Per quanto poetica e dal sapore antico, tuttavia la storia d’amore di Raif Effendi con Maria Puder, la Madonna col cappotto di pelliccia, non è una favola a lieto fine come non lo sono mai nemmeno i miti greci. 
La donna amata è affascinante e, per certi versi, femminista. Abbandonata da un padre che non ha mai conosciuto veramente, crede in modo feroce nella propria indipendenza e libertà; pensa che gli uomini siano dei predatori e dei soverchiatori e non se ne da pace. Decide sin dall’inizio della relazione di giocare solo secondo le sue regole; sa che tutto avrà fine, prima o poi, che bisogna accettarlo subito.

Mi pare di capire che due persone possono avvicinarsi fino a un certo punto, oltre il quale si allontanano ogni volta che fanno un passo per ridurre la distanza che li separa.”

Madonna col cappotto di pelliccia è una Bibbia di verità profonde riguardo l’amore, la solitudine e la vita. Vi si trova la rara sensibilità dello scrittore che sa osservare il mondo, entrare nelle pieghe più intime dell’animo umano e tradurre il suo linguaggio segreto in lingua comune. Si tratta di una operazione straordinaria e delicata, e pochissimi sono coloro che riescono con successo. Eppure Sabahattin Ali è uno dei pochi; con la sua prosa avvolgente, fluida e intima, ci fa dono con spontaneità di verità che tutti possiamo vedere, o quasi, ma che non sappiamo scrivere. Non possiamo trasmetterle con la limpidezza che troviamo in queste pagine, o saremmo tutti grandi scrittori.

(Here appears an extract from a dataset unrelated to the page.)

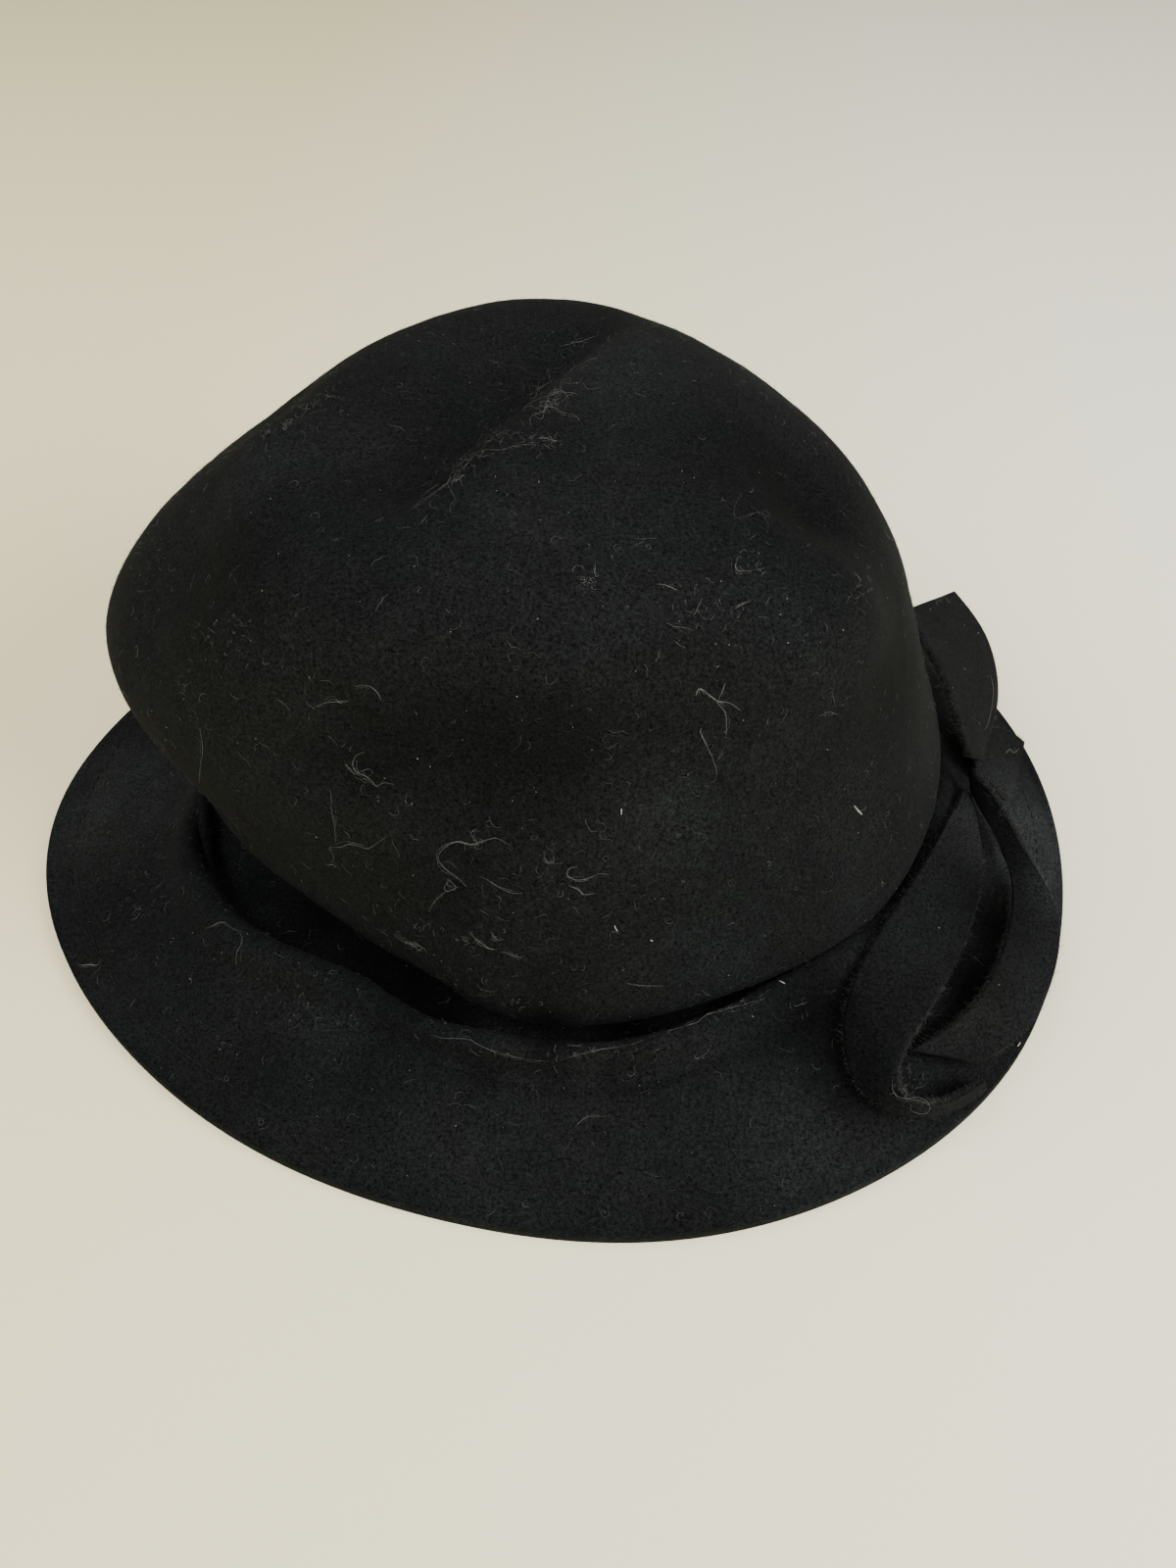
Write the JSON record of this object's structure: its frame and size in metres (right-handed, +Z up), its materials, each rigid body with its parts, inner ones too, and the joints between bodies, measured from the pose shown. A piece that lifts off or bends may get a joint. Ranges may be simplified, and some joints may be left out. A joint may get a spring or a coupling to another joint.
{
  "type": "cloche hat",
  "caption": "Soft black felt cloche hat with a creased bell crown, a tucked crown base, a turned-down brim and a felt strip bow at one side.",
  "frame": {"origin": "centre of the hat's plan on the plane its brim edge rests on", "axes": "+Z up through the crown, -Y to the front, +X to the side that carries the bow, along the brim's widest line"},
  "size_m": [0.292, 0.284, 0.1325],
  "materials": {
    "black_felt": "matte wool felt with a short nap"
  },
  "bodies": {
    "root": {"felt_body": "black_felt", "bow_left_arm": "black_felt", "bow_right_arm": "black_felt", "bow_upper_loop": "black_felt", "bow_tail": "black_felt"}
  },
  "joints": []
}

Limpidezza e spontaneità,  la chiarezza, sono alcune tra le caratteristiche di un libro che deve essere senz’altro definito classico.

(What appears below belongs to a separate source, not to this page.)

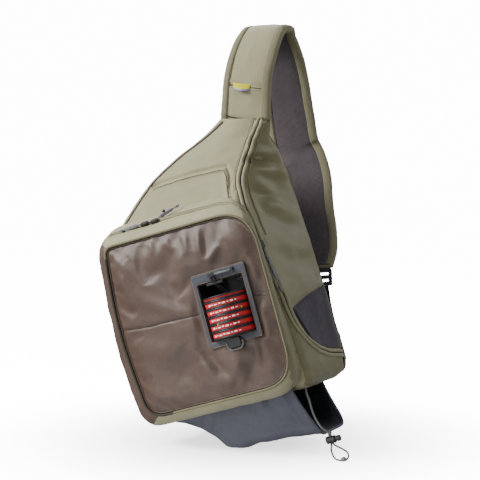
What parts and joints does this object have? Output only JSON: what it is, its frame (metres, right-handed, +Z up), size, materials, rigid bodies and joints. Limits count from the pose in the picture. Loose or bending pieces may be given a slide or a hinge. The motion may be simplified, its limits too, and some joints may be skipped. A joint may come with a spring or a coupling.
{
  "type": "fishing sling bag",
  "caption": "One-shoulder padded sling bag for fishing tackle: zipped body, square front pocket with a spool holder, sleeve in the base for a bottle, wide curved shoulder strap.",
  "frame": {"origin": "on the floor under the middle of the bag's box, the loose cord left out", "axes": "+X to the right as seen from the front, +Y from the front pocket to the back panel, +Z up"},
  "size_m": [0.3946, 0.3204, 0.613],
  "materials": {
    "sage_cloth": "matt woven nylon",
    "brown_cloth": "coated nylon with a soft sheen",
    "slate_cloth": "matt tough nylon",
    "charcoal_pile": "matt brushed pile",
    "spacer_mesh": "matt knitted spacer mesh",
    "taupe_binding": "matt grosgrain binding",
    "zip_black": "matt zip tape",
    "black_webbing": "matt woven webbing",
    "black_plastic": "satin moulded",
    "grey_plastic": "satin moulded",
    "grey_cord": "matt braided elastic",
    "black_cord": "matt braided elastic",
    "red_elastic": "matt elastic band",
    "lime_ribbon": "matt ribbon"
  },
  "bodies": {
    "bag": {"main_shell": "sage_cloth", "main_zip": "zip_black", "main_slider": "black_plastic", "main_pull": "grey_plastic", "fly_patch": "charcoal_pile", "base_boot": "slate_cloth", "mouth_binding": "slate_cloth", "back_panel": "spacer_mesh", "pocket_gusset": "sage_cloth", "pocket_zip": "zip_black", "pocket_left_slider": "black_plastic", "pocket_left_pull": "grey_plastic", "pocket_right_slider": "black_plastic", "pocket_right_pull": "grey_plastic", "pocket_face": "brown_cloth", "pocket_piping": "taupe_binding", "tippet_frame": "slate_cloth", "tippet_tray": "black_plastic", "tippet_strand_1": "black_cord", "tippet_strand_2": "black_cord", "tippet_knot": "black_plastic", "tippet_rod": "grey_cord", "tippet_eye": "black_plastic", "tippet_bar": "black_plastic", "tippet_toggle": "black_plastic", "tippet_loop": "grey_cord", "mouth_cord": "grey_cord", "mouth_tail": "grey_cord", "tail_anchor": "black_webbing", "spool_1": "black_plastic", "spool_2": "black_plastic", "spool_3": "black_plastic", "spool_4": "black_plastic", "spool_5": "black_plastic", "spool_6": "black_plastic", "band_1": "red_elastic", "band_2": "red_elastic", "band_3": "red_elastic", "band_4": "red_elastic", "band_5": "red_elastic", "band_6": "red_elastic", "cord_lock": "black_plastic", "strap_outer": "sage_cloth", "strap_mesh": "spacer_mesh", "strap_binding": "taupe_binding", "strap_tab": "lime_ribbon", "strap_buckle": "black_plastic", "tail_webbing": "black_webbing", "cord_loop": "grey_cord", "cord_end": "grey_plastic"},
    "button": {"cord_lock_button": "black_plastic"}
  },
  "joints": [
    {"name": "lock_press", "type": "slide", "parent": "bag", "child": "button", "axis": [-0.9563, 0, -0.2924], "range_m": [0, 0.003], "stiffness_N_per_m": 200, "springref_m": -0.001}
  ]
}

Un classico che parla d’amore, della ricerca di se stessi, ed è quindi anche romanzo di formazione, parla di conquista e perdita, della solitudine. C’è tutto, in Madonna col cappotto di pelliccia, ci sono i drammi familiari, i padri che non capiscono o abbandonano i figli, i padri che non conosceranno mai i figli pur desiderandoli. C’è l’arte, l’amore che è arte, e rimane cristallizzato all’interno di un ritratto esposto a una mostra nella città di Berlino.